You decided for your AW16 show to offer a ‘Fall 2016 Experience’ at your headquarters. Vogue described each room as “representing a vignette of a woman’s life – from work, to travel, and, fittingly for Valentine’s day, for love.” What was the creative process behind this?

I have a new young CEO – for the first time I think that I have a leader who really understands the potential of the brand – and he very much wanted to bring the fashion into the house, so it didn’t really make sense to do a catwalk. So I said maybe I should go back to doing vignettes – which is something that I used to do – and so that’s what we did. Downstairs was travel, and then there was work and so on. Then upstairs I wanted to create an atmosphere of women dressing up and getting ready for a party, and so that’s where I kept all the top girls. When it started they were supposed to dance and do make-up, and then I realised ‘Oh My God, they have to do this for one hour’. I felt so bad for them that I went in with them because I felt that if I am with them, at least they won’t feel so stupid because I will feel stupid too.

What are the biggest changes you have seen in fashion and what are the most important lessons you have learnt?

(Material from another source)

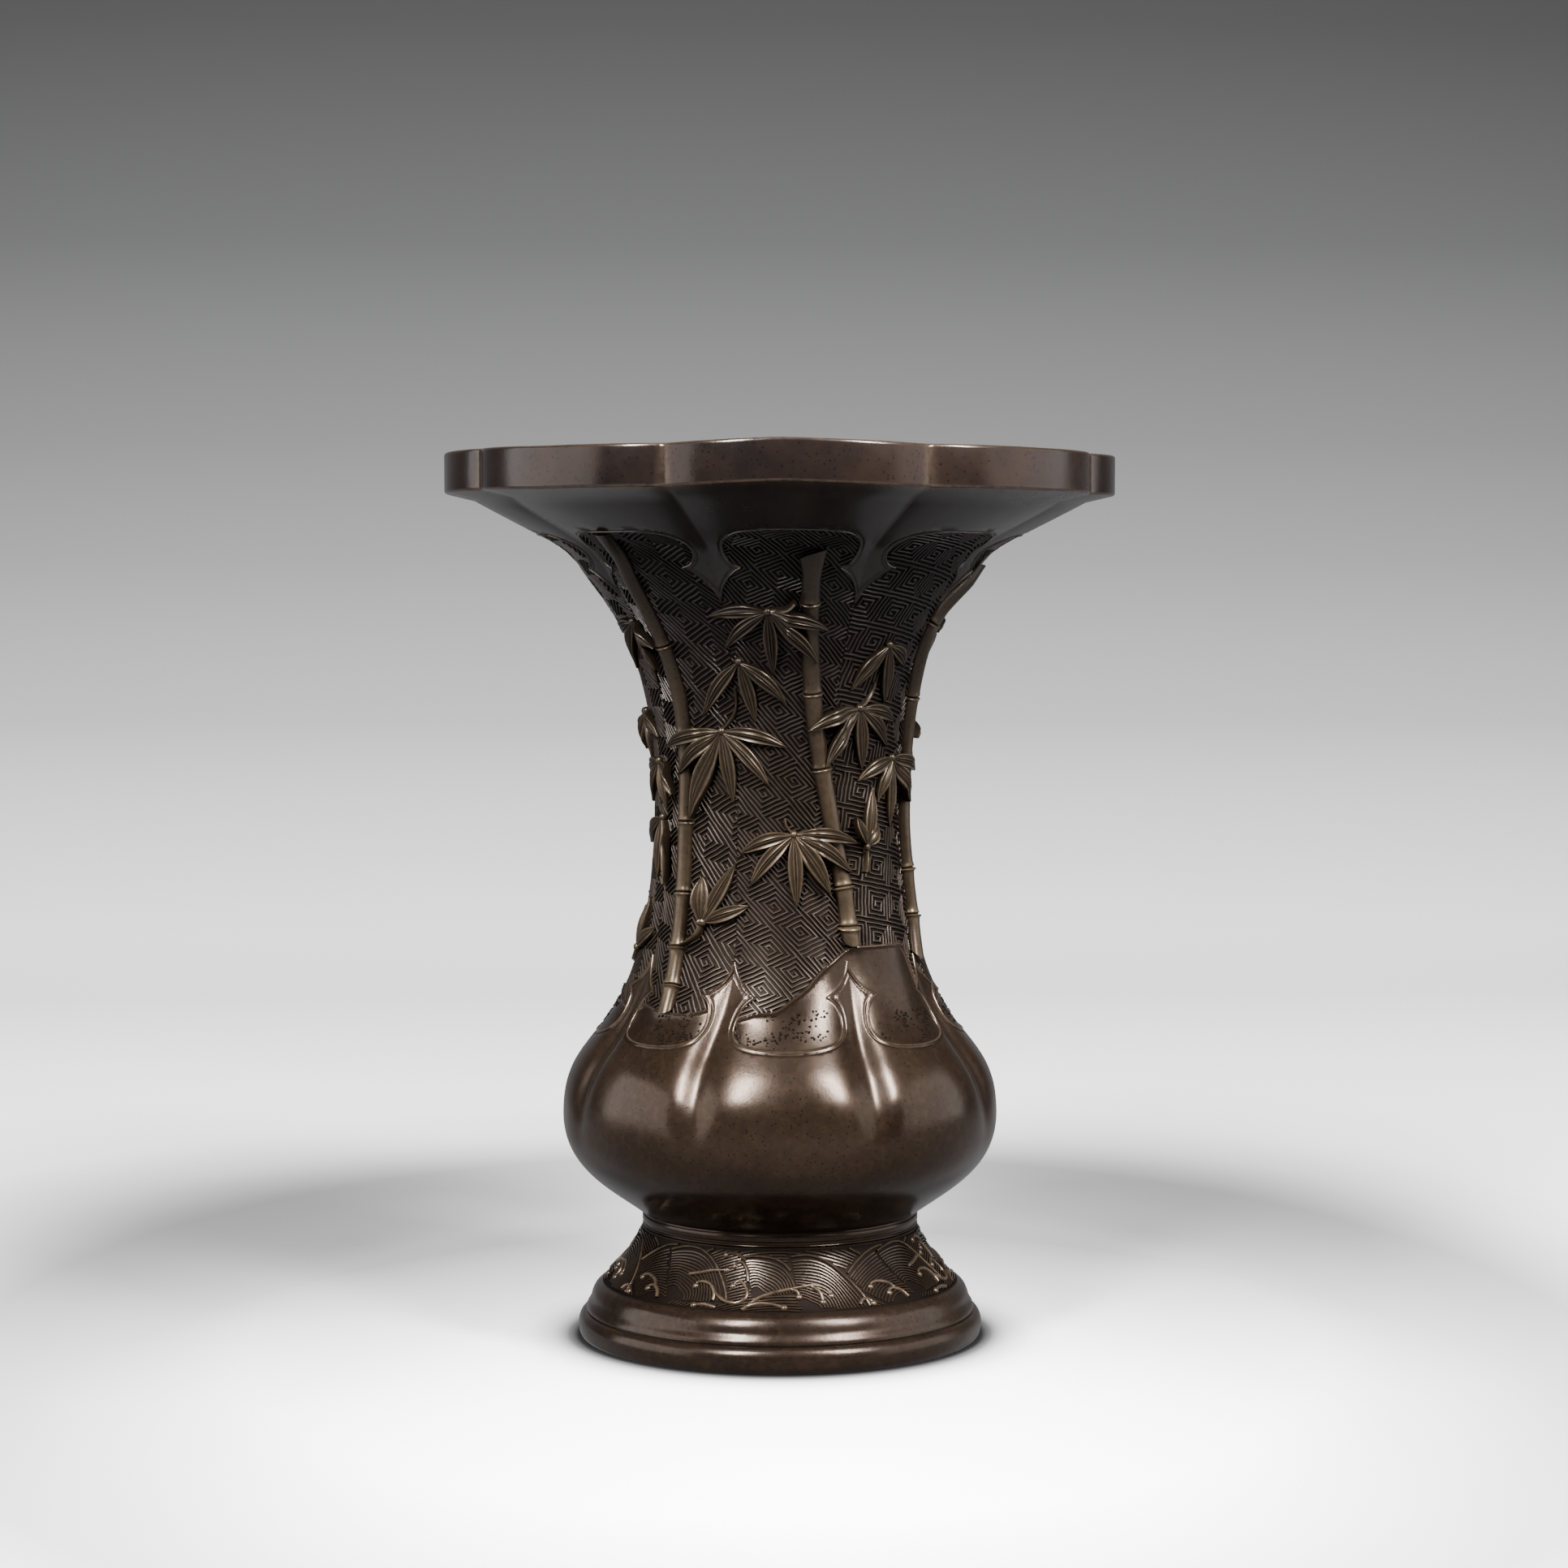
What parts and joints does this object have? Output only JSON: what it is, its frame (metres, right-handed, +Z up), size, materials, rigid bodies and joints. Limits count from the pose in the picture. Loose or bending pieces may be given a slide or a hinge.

The first thing you learn is that the business of fashion is about fashion, therefore you have moments where you go with the waves – and when a wave crashes, you find a new wave. And that’s important because that’s the essence of what fashion is. I have actually resisted this sometimes – the fact that that one dress is still there – that’s never been heard of for a dress, so that’s pretty amazing. I was lucky to have a product that did that, not many people do.